If a Large-scale Purchaser does not comply with the Large-scale Purchase Rules, Sumitomo Metals’ Board of Directors may take countermeasures to protect the interests of all its shareholders as a whole. However, the Board of Directors is not assuming that such countermeasure taken will cause any specific damage or loss to Sumitomo Metals shareholders (excluding a Large-scale Purchaser who does not comply with the Large-scale Purchase Rules). Provided, however, that if Sumitomo Metals once decides to take the countermeasure of issuing stock acquisition rights through the method of gratuitous allotment to shareholders and thereafter Sumitomo Metals cancels such countermeasure, then damage may be incurred by Sumitomo Metals’ shareholders and investors who have sold Sumitomo Metals shares with assumption that such countermeasure shall be made, due to fluctuations in the value of shares.
5. Effective Date and Effective Term of the Policy
The Policy took effect as of today and will remain effective until the first meeting of the Board of Directors to be held after the ordinary general shareholders meeting in 2015 (three-year sunset). The Board of Directors plans to propose the outline of the Policy at the ordinary general shareholders meeting to be held in June this year (hereinafter the “SH meeting”) as an agendum for affirmative votes.

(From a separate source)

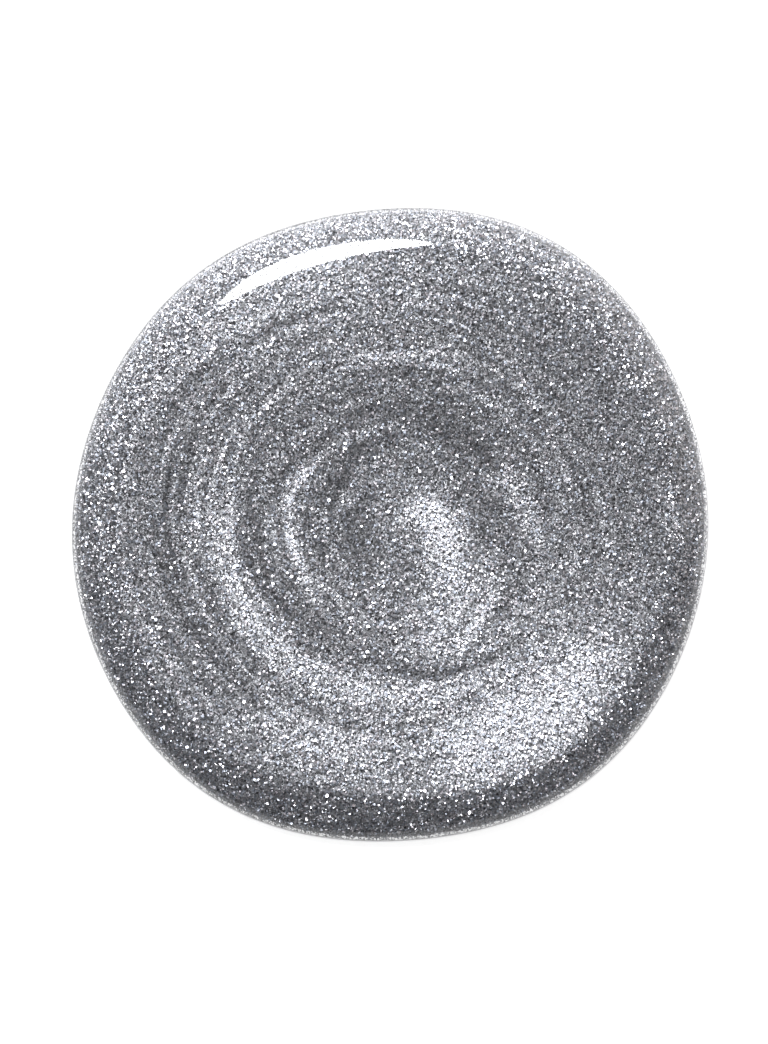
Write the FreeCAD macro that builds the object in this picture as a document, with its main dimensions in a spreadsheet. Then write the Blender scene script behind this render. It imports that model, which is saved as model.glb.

In case not more than a half of Sumitomo Metals shareholders present or represented at the SH meeting vote for the affirmative, then the Policy will be abolished immediately.
 
Sumitomo Metals plans to merge with Nippon Steel Corporation (hereinafter referred to as“Nippon Steel”) , with Nippon Steel being the surviving company, on the effective date of October 1, 2012. In case such merger takes effect, then the Policy will cease to be effective.